Penalty: a fine of $5 500.
[Clause 53 inserted by No. 13 of 2005
s. 47; amended by No. 42 of 2010 s. 170(6); No. 57 of 2011
s. 28.]
54 . Power to require assistance
(1) An inspector may,
to the extent that it is reasonably necessary to do so in connection with the
conduct of an inspection, require —
(a) the
operator of a facility; or
(b) the
person in charge of operations at a workplace in relation to a facility; or
(c) a
member of the workforce at a facility; or
(d) any
person representing a person referred to in paragraph (a) or (b),
to provide the
inspector with reasonable assistance and amenities —
(e) that
is or are reasonably connected with the conduct of the inspection at or near
the facility; or
(f) for
the effective exercise of the inspector’s powers under this Schedule in
connection with the conduct of the inspection at or near the facility.
(2) The reasonable
assistance referred to in subclause (1) includes, so far as the operator
of the facility is concerned —
(a)
appropriate transport to or from the facility for the inspector and for any
equipment required by the inspector, or any article of which the inspector has
taken possession; and
(b)
reasonable accommodation and means of subsistence while the inspector is at
the facility.
(3) A person must not
fail, without reasonable excuse, to comply with a requirement under this
clause.
Penalty for an offence under subclause (3): a
fine of $3 300 or imprisonment for 6 months or both.
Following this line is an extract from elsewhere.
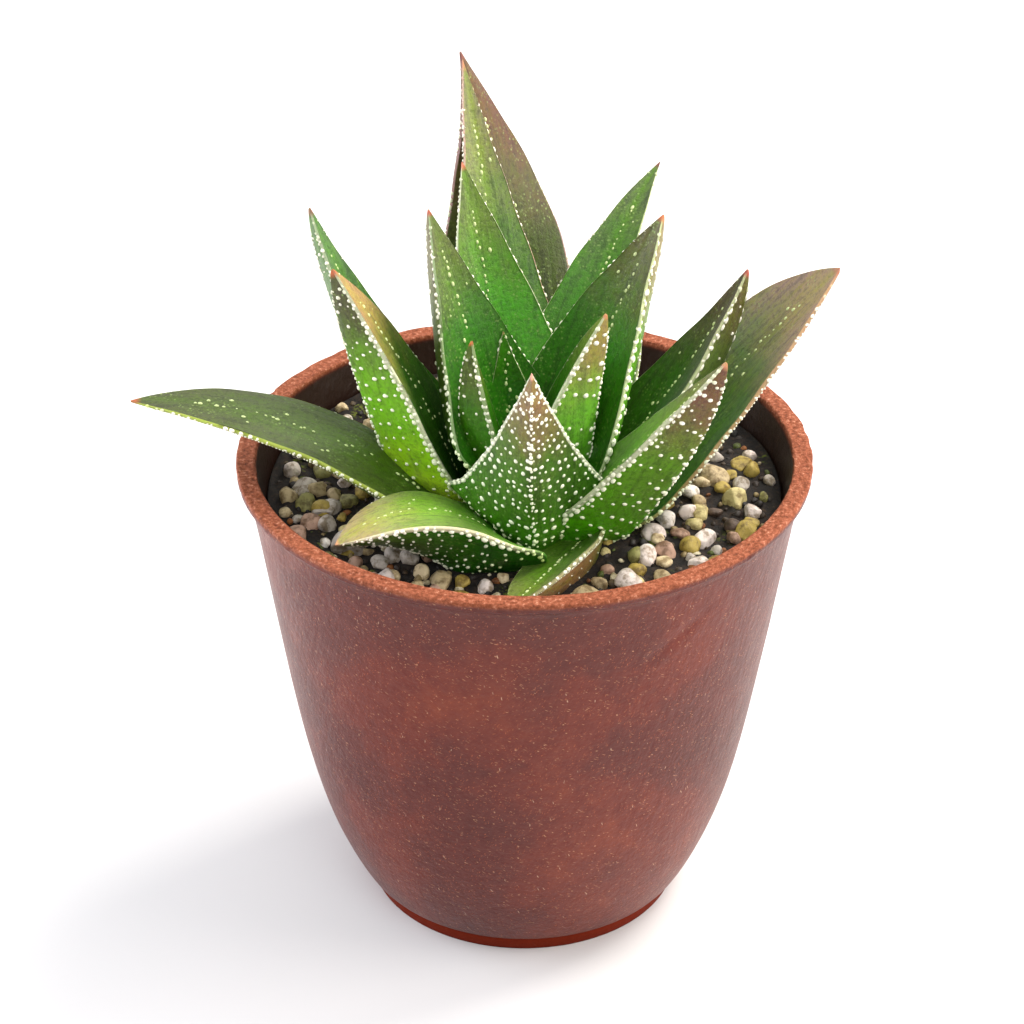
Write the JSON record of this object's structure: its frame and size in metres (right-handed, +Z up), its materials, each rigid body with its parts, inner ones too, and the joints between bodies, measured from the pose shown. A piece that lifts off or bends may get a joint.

[Clause 54 inserted by No. 13 of 2005
s. 47; amended by No. 42 of 2010 s. 170(1); No. 57 of 2011
s. 29 and 34.]
55 . Power to require the answering of questions
and the production of documents or articles
(1) If —
(a) an
inspector believes on reasonable grounds that a person is capable of answering
a question that is reasonably connected with the conduct of an inspection; and
(b) the
person is —
(i)
the operator of a facility; or
(ii)
the person in charge of operations at a workplace in
relation to a facility; or
(iii)
a member of the workforce at a facility; or
(iv)
any person representing a person referred to in
subparagraph (i) or (ii),
the inspector may, to
the extent that it is reasonably necessary to do so in connection with the
conduct of the inspection, require the person to answer the question put by
the inspector.
(2) If, at the time
when a requirement under subclause (1) is imposed on a person, the person
is not physically present on regulated business premises, the person is not
obliged to comply with the requirement unless the requirement —
(a) is
in writing; and
(b)
specifies the day on or before which the question is to be answered (being at
least 14 days after the day on which the requirement is imposed); and
(c) is
accompanied by a statement to the effect that a failure to comply with the
requirement is an offence.
(3) If —
(a) an
inspector believes on reasonable grounds that a person is capable of producing
a document or article that is reasonably connected with the conduct of an
inspection; and
(b) the
person is —
(i)
the operator of a facility; or
(ii)
the person in charge of operations at a workplace in
relation to a facility; or
(iii)
a member of the workforce at a facility; or
(iv)
any person representing a person referred to in
subparagraph (i) or (ii),
the inspector may, to
the extent that it is reasonably necessary to do so in connection with the
conduct of the inspection, require the person to produce the document or
article.
(4) If, at the time
when a requirement under subclause (3) is imposed on a person, the person
is not physically present on regulated business premises, the person is not
obliged to comply with the requirement unless the requirement —
(a) is
in writing; and
(b)
specifies the day on or before which the document or article is to be produced
(being at least 14 days after the day on which the requirement is
imposed); and
(c) is
accompanied by a statement to the effect that a failure to comply with the
requirement is an offence.
(5) A person must
not —
(a)
fail, without reasonable excuse, to comply with a requirement under this
clause; or
(b) in
purported compliance with a requirement under this clause, give information
that is false or misleading in a material particular.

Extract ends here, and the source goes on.